According to this aspect, the plurality of first submatrices may each be of a same size.
According to this aspect, prior to generating the first matrix sparsity metadata, the one or more processing devices may be further configured to determine that one or more first matrix elements of the plurality of first matrix elements are below a predefined threshold. The one or more processing devices may be further configured to set the one or more first matrix elements that are below the predefined threshold to zero.
According to another aspect of the present disclosure, a method for use with a computing device is provided. The method may include receiving a first matrix including a plurality of first matrix elements arranged in a plurality of first submatrices. The method may further include generating first matrix sparsity metadata indicating one or more zero submatrices and one or more nonzero submatrices of the plurality of first submatrices. Each of the first matrix elements included in the one or more zero submatrices may be equal to zero. The method may further include storing, in memory, a compressed first matrix including the first matrix sparsity metadata and the one or more nonzero submatrices and not including the one or more zero submatrices.
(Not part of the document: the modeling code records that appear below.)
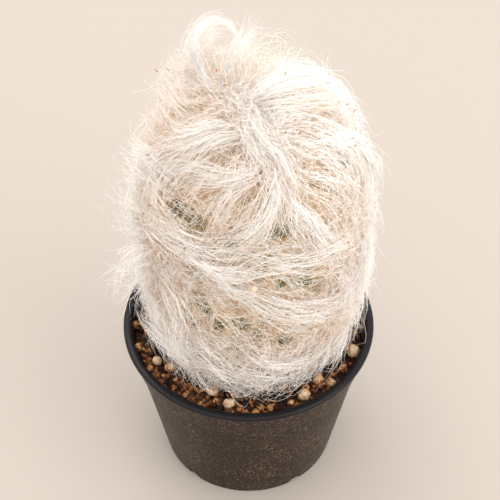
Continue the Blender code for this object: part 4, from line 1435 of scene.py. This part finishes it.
def central_paths(draws):
    """Longer spines: one straight out of most tubercles, and one to each place where a tip shows."""
    paths = []
    for count in range(6, TUBERCLES):
        angle, run = count * GOLDEN_ANGLE, float(run_of(count + 0.5))
        if draws.uniform() < 0.45:
            continue
        out = outward(angle, run) + draws.normal(0.0, 0.25, 3)
        root = place(angle, run, -0.4 * MM)
        size = draws.uniform(5.0, 8.0) * lerp(1.0, 0.4, float(smooth((run - 0.09) / 0.02))) * MM
        paths.append([root, root + out * size * 0.5, root + out * size])
    spots = np.arange(TUBERCLES)
    tips = place(spots * GOLDEN_ANGLE, run_of(spots + 0.5), -0.3 * MM)
    for end in seen_on_plant([(x, y, height + TIP_CLEAR) for x, y, height in TIPS]):
        root = tips[np.argmin(np.linalg.norm(tips - end, axis=1))]
        paths.append([root, lerp(root, end, 0.5), end])
    return np.array(paths)


def spine_finish():
    """The red-brown ends of the spines."""
    made, tree, shader = new_finish("spine_horn", 0.4, 0.5)
    stops = [(0.0, (0.4, 0.12, 0.03)), (0.6, (0.6, 0.26, 0.09))]
    paint(tree, shader, ramp(tree, attribute(tree, "tone"), stops))
    return made


# Operators


class CACTUS_OT_pot(bpy.types.Operator):
    """Make the nursery pot"""

    bl_idname = "cactus.pot"
    bl_label = "Pot"

    def execute(self, context):
        mesh = notched(mesh_of(lathe(pot_profile(), POT_SIDES), "pot_body"))
        mesh.shade_smooth()
        mesh.set_sharp_from_angle(angle=math.radians(50.0))
        add_piece("pot_body", mesh, pot_finish(context.scene.cactus.pot), "pot")
        return {"FINISHED"}


class CACTUS_OT_soil(bpy.types.Operator):
    """Make the potting mix, its loose crumbs and its pebbles"""

    bl_idname = "cactus.soil"
    bl_label = "Soil"

    def execute(self, context):
        settings = context.scene.cactus.soil
        finish = crumb_finish("soil_mix", settings, False)
        add_piece("soil_bed", soil_mesh(), finish, "soil")
        draws = random.Random(SEED + 4)
        crumbs = joined(crumb_grains(draws, settings.crumbs), "soil_crumbs")
        add_piece("soil_crumbs", crumbs, finish, "soil")
        pebbles = joined(pebble_grains(draws), "soil_pebbles")
        finish = crumb_finish("pebble_stone", settings, True)
        add_piece("soil_pebbles", pebbles, finish, "soil")
        return {"FINISHED"}


class CACTUS_OT_stem(bpy.types.Operator):
    """Make the stem with its tubercles and spines"""

    bl_idname = "cactus.stem"
    bl_label = "Stem and spines"

    def execute(self, context):
        settings = context.scene.cactus.stem
        add_piece("stem_body", stem_mesh(), stem_finish(settings), "stem")
        draws = np.random.default_rng(SEED + 5)
        paths = star_paths(draws, settings.radial_spines, settings.spine_length)
        tones = draws.normal(0.72, 0.12, (len(paths), 1)) * np.array([[0.8, 1.0, 1.1]])
        tones = np.clip(tones, 0.0, 1.0)
        finish = hair_finish(context.scene.cactus.hair)
        kept = sparse(paths, draws, share=0.9)
        grow("radial_spines", paths[kept], tones[kept], finish, BRISTLE_WIDTH, "stem", "stem_skin")
        paths = central_paths(draws)
        tones = np.full(paths.shape[:2], 0.8)
        grow("central_spines", paths, tones, finish, SPINE_WIDTH, "stem", "stem_skin")
        shown = np.arange(len(paths)) >= len(paths) - len(TIPS)
        paths = paths[shown | (paths[:, 2, 1] > BACK_TIPS)]
        way = unit(paths[:, 2] - paths[:, 1])[:, None, :]
        ends = paths[:, 2:] - way * TIP_LENGTH * np.array((1.0, 0.7, 0.3, 0.0))[:, None]
        tones = np.tile(np.array((0.6, 0.5, 0.2, 0.0)), (len(ends), 1))
        grow("spine_tips", ends, tones, spine_finish(), TIP_WIDTH, "stem", "stem_skin")
        return {"FINISHED"}


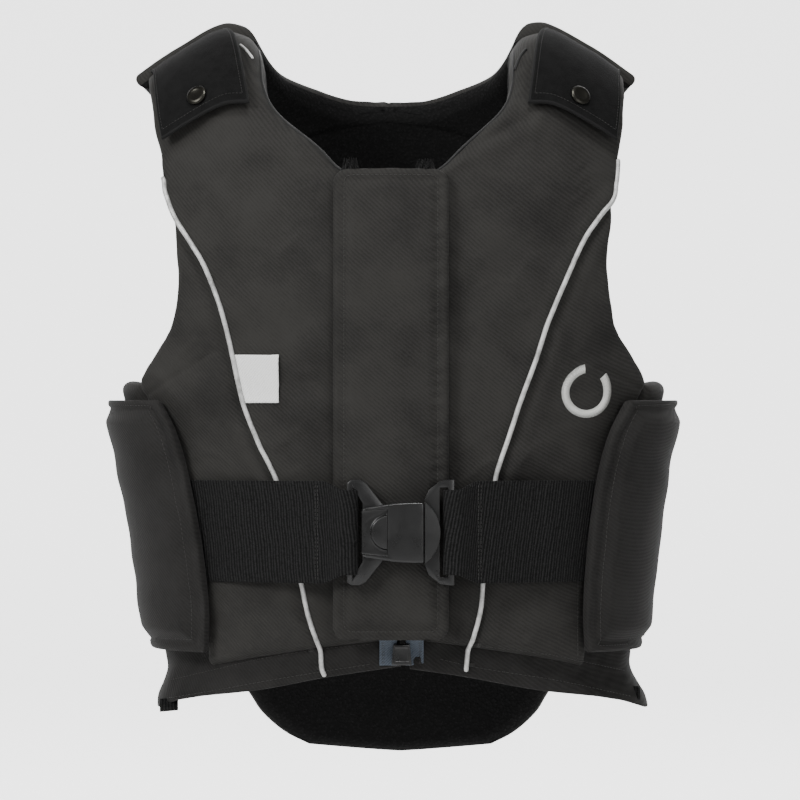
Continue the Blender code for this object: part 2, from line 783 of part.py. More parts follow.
def make_buckle():
    """Side-release buckle, fastened: a socket on the right strap and a plug on the left one."""
    back = front_face(ZIP_OFFSET, PLACKET_FACE + 3 * GAP)
    front = back - BUCKLE_THICKNESS
    middle_z = -ELASTIC_TOP - ELASTIC_WIDTH / 2
    seam = SOCKET_BAR_X + BUCKLE_BAR / 2 + BUCKLE_SLOT + BUCKLE_BODY_LENGTH
    body_left = seam - BUCKLE_BODY_LENGTH
    half = BUCKLE_BODY_HEIGHT / 2
    tall = BUCKLE_FRAME_HEIGHT / 2
    depth = bar_depth(SOCKET_BAR_X)

    # Socket: a frame with the strap's bar, and the hollow body with its thumb recess
    bar_left = SOCKET_BAR_X - BUCKLE_BAR / 2
    slot_left = SOCKET_BAR_X + BUCKLE_BAR / 2
    inner = tall - BUCKLE_ARM
    rim = mirrored([
        (bar_left, tall - 0.004), (bar_left + 0.004, tall), (body_left + 0.002, tall),
        (body_left + 0.008, tall - 0.005), (body_left + 0.016, half),
        (body_left + 0.024, half - 0.003),
    ])
    slot = mirrored([
        (slot_left, inner), (slot_left + 0.004, inner),
        (body_left + 0.0002, half - 0.004),
    ])
    socket = flat_outline("buckle_socket", [rim, slot], BUCKLE_FRAME_THICKNESS, (0, depth, middle_z))
    body = add_box(
        "socket_body", (body_left, front, middle_z - half), (seam, back, middle_z + half))
    round_edges(body, BUCKLE_EDGE)
    combine(socket, body, "UNION")
    centre = (front + back) / 2
    reach = PLUG_TONGUE_LENGTH + GAP
    hollow_half = half - 0.004
    hollow = add_box(
        "socket_hollow",
        (seam - reach, centre - PLUG_TONGUE_THICKNESS / 2 - GAP, middle_z - hollow_half),
        (seam + 0.01, centre + PLUG_TONGUE_THICKNESS / 2 + GAP, middle_z + hollow_half))
    combine(socket, hollow, "DIFFERENCE")
    recess_right = body_left + 0.0010 + RECESS_LENGTH
    recess = add_box(
        "thumb_recess",
        (body_left + 0.0010, front - 0.01, middle_z - RECESS_HEIGHT / 2),
        (recess_right, front + RECESS_DEPTH, middle_z + RECESS_HEIGHT / 2))
    bpy.ops.mesh.primitive_cylinder_add(
        vertices=28, radius=THUMB_RADIUS, depth=0.04,
        location=(recess_right, front, middle_z), rotation=(math.pi / 2, 0, 0))
    thumb = keep_as_cutter(bpy.context.active_object)
    thumb.name = "thumb_tongue"
    combine(recess, thumb, "DIFFERENCE")
    combine(socket, recess, "DIFFERENCE")

    # Plug: a frame with the strap's bar, a half-moon base and a tongue inside the socket
    near = seam + GAP
    base = near + PLUG_BASE_LENGTH
    bar_right = PLUG_BAR_X + BUCKLE_BAR / 2
    slot_right = PLUG_BAR_X - BUCKLE_BAR / 2
    rim = mirrored([
        (near, half - 0.001), (near + 0.002, half + 0.006), (near + 0.006, half + 0.0115),
        (near + 0.012, tall), (bar_right - 0.003, tall), (bar_right, tall - 0.003),
    ])
    slot = mirrored([
        (base + 0.0006, 0.012), (base - 0.0006, inner - 0.006), (base - 0.0002, inner - 0.0012),
        (base + 0.0010, inner), (slot_right, inner),
    ])
    plug = flat_outline(
        "buckle_plug", [rim, slot], BUCKLE_FRAME_THICKNESS, (0, bar_depth(PLUG_BAR_X), middle_z))
    bpy.ops.mesh.primitive_cylinder_add(
        vertices=48, radius=half + 0.004, depth=BUCKLE_THICKNESS - 0.0016,
        location=(base - half - 0.004, centre, middle_z), rotation=(math.pi / 2, 0, 0))
    moon = keep_as_cutter(bpy.context.active_object)
    moon.name = "plug_base"
    beside = add_box("beside_plug_base", (near - 0.08, front - 0.01, middle_z - 0.05),
                     (near, back + 0.01, middle_z + 0.05))
    combine(moon, beside, "DIFFERENCE")
    tongue = add_box(
        "plug_tongue",
        (near - PLUG_TONGUE_LENGTH + GAP, centre - PLUG_TONGUE_THICKNESS / 2,
         middle_z - hollow_half + GAP),
        (near + 0.002, centre + PLUG_TONGUE_THICKNESS / 2, middle_z + hollow_half - GAP))
    combine(plug, moon, "UNION")
    combine(plug, tongue, "UNION")


for old in list(bpy.data.objects):
    bpy.data.objects.remove(old, do_unlink=True)

parts = bpy.data.collections.new("equestrian_body_protector")
cutters = bpy.data.collections.new("cutters")
bpy.context.scene.collection.children.link(parts)
bpy.context.scene.collection.children.link(cutters)

shell = make_material("charcoal_twill", (0.030, 0.029, 0.028), 0.85)
lining = make_material("black_knit", (0.008, 0.008, 0.009), 0.95)
pile = make_material("black_pile", (0.010, 0.010, 0.010), 0.95)
elastic = make_material("black_elastic", (0.012, 0.012, 0.012), 0.80)
plastic = make_material("black_acetal", (0.012, 0.012, 0.013), 0.35)
reflective = make_material("silver_piping", (0.62, 0.62, 0.62), 0.45)
label = make_material("white_tab", (0.80, 0.80, 0.80), 0.80)
tape = make_material("grey_tape", (0.10, 0.13, 0.17), 0.80)
teeth = make_material("black_teeth", (0.015, 0.015, 0.015), 0.45)

make_back()
make_lining()
make_fronts()
make_hem_bands()
make_sides()
make_wings()
make_flaps()
make_zip()
make_placket()
make_piping()
make_label()
make_elastic(-1, "waist_elastic_right", SOCKET_BAR_X)
make_elastic(1, "waist_elastic_left", PLUG_BAR_X)
make_buckle()
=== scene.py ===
"""Equestrian body protector: a child's padded front-zip vest, as worn with nobody in it.

Metres, +Z up, the front faces -Y, left and right are the wearer's. The origin is between the shoulders.
"""
import math

import bmesh
import bpy
import numpy as np
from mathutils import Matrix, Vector
from mathutils.bvhtree import BVHTree
from mathutils.kdtree import KDTree


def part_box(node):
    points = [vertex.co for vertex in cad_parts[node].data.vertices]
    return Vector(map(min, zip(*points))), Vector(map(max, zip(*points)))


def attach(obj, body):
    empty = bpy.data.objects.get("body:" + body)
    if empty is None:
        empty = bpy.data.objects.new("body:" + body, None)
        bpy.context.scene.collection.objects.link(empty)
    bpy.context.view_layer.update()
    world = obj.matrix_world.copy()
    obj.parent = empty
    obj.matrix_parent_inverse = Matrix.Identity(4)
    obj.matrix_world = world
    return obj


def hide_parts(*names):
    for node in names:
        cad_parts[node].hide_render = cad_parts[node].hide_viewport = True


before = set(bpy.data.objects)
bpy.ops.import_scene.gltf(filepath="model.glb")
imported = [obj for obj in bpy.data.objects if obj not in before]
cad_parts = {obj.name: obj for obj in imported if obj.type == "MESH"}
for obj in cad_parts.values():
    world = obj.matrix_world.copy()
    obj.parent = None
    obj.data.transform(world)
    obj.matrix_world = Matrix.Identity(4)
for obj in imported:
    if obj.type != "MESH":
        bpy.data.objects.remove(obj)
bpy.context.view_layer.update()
bpy.ops.object.select_all(action="DESELECT")


# Studio: a pale paper sweep under and behind the vest, lit by wide soft lamps from both sides and above.
# The camera is level with the middle of the vest, far enough off to see it with little perspective.
CAMERA_DISTANCE = 3.2
SENSOR = 36
PICTURE = 800
PIXEL = 0.0007
FRONT_PLANE = -0.118
EYE_LEVEL = -0.244
EYE_ACROSS = 7 * PIXEL


def to_linear(code):
    """Linear colour of an sRGB hex code such as 3a3a39."""
    parts = [int(code[i:i + 2], 16) / 255 for i in (0, 2, 4)]
    return tuple(p / 12.92 if p <= 0.04045 else ((p + 0.055) / 1.055) ** 2.4 for p in parts)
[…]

According to this aspect, the method may further include multiplying the first matrix and a second matrix to compute a result matrix. Multiplying the first matrix and the second matrix may include computing a plurality of submatrix products of the plurality of first submatrices of the first matrix and a plurality of second submatrices of the second matrix respectively. Computing the plurality of submatrix products may include, for each submatrix product of a zero submatrix of the one or more zero submatrices and a second submatrix of the plurality of second submatrices, setting each submatrix product element of the submatrix product to zero without retrieving, from the memory, the plurality of first matrix elements included in the zero submatrix or the plurality of second matrix elements included in the second submatrix.
According to this aspect, the method may further include assigning, to each submatrix product of the plurality of submatrix products, submatrix product sparsity metadata indicating whether the submatrix product is a zero submatrix product for which all the submatrix product elements of the submatrix product are equal to zero.
According to this aspect, multiplying the first matrix and the second matrix may further include computing a submatrix product sum of two or more submatrix products of the plurality of submatrix products that share respective locations in the result matrix. Based on the submatrix product sparsity metadata, for each submatrix product of the two or more submatrix products, computing the submatrix product sum may include determining whether that submatrix product is a zero submatrix product. Computing the submatrix product sum may further include skipping adding each zero submatrix product to the submatrix product sum.
According to this aspect, the method may further include generating a compressed result matrix including result matrix sparsity metadata indicating one or more zero result submatrices and one or more nonzero result submatrices of the result matrix. The compressed result matrix may further include the one or more nonzero result submatrices. The compressed result matrix may not include the one or more zero result submatrices. The method may further include storing the compressed result matrix in the memory.
According to this aspect, the first matrix sparsity metadata may indicate each of the one or more zero submatrices with a zero and each of the one or more nonzero submatrices with a one.
According to this aspect, the first matrix sparsity metadata may be stored as a header of the compressed first matrix.
According to this aspect, the plurality of first submatrices may each be of a same size.
According to this aspect, the method may further include determining that one or more first matrix elements of the plurality of first matrix elements are below a predefined threshold. The method may further include setting the one or more first matrix elements that are below the predefined threshold to zero.
According to another aspect of the present disclosure, a computing device is provided, including one or more processing devices configured to receive a compressed first matrix including first matrix sparsity metadata and one or more nonzero submatrices. The compressed first matrix may be a compressed form of a first matrix arranged in a plurality of first submatrices and stored in memory. The one or more nonzero submatrices may each include a respective plurality of first matrix elements of the first matrix, with at least one first matrix element included in each of the nonzero submatrices not being equal to zero. The first matrix sparsity metadata may indicate the one or more nonzero submatrices and one or more zero submatrices of the first matrix. Each of the first matrix elements included in the one or more zero submatrices may be equal to zero. The one or more processing devices may be further configured to multiply the compressed first matrix and a second matrix to compute a result matrix. Multiplying the compressed first matrix and the second matrix may include computing a plurality of submatrix products of the plurality of first submatrices of the first matrix and a plurality of second submatrices of the second matrix respectively. Computing the plurality of submatrix products may include, for each submatrix product of a zero submatrix of the one or more zero submatrices and a second submatrix of the plurality of second submatrices, setting each submatrix product element of the submatrix product to zero without retrieving, from the memory, the plurality of first matrix elements included in the zero submatrix or the plurality of second matrix elements included in the second submatrix. The one or more processing devices may be further configured to output the result matrix.
It will be understood that the configurations and/or approaches described herein are exemplary in nature, and that these specific embodiments or examples are not to be considered in a limiting sense, because numerous variations are possible. The specific routines or methods described herein may represent one or more of any number of processing strategies. As such, various acts illustrated and/or described may be performed in the sequence illustrated and/or described, in other sequences, in parallel, or omitted. Likewise, the order of the above-described processes may be changed.
The subject matter of the present disclosure includes all novel and non-obvious combinations and sub-combinations of the various processes, systems and configurations, and other features, functions, acts, and/or properties disclosed herein, as well as any and all equivalents thereof.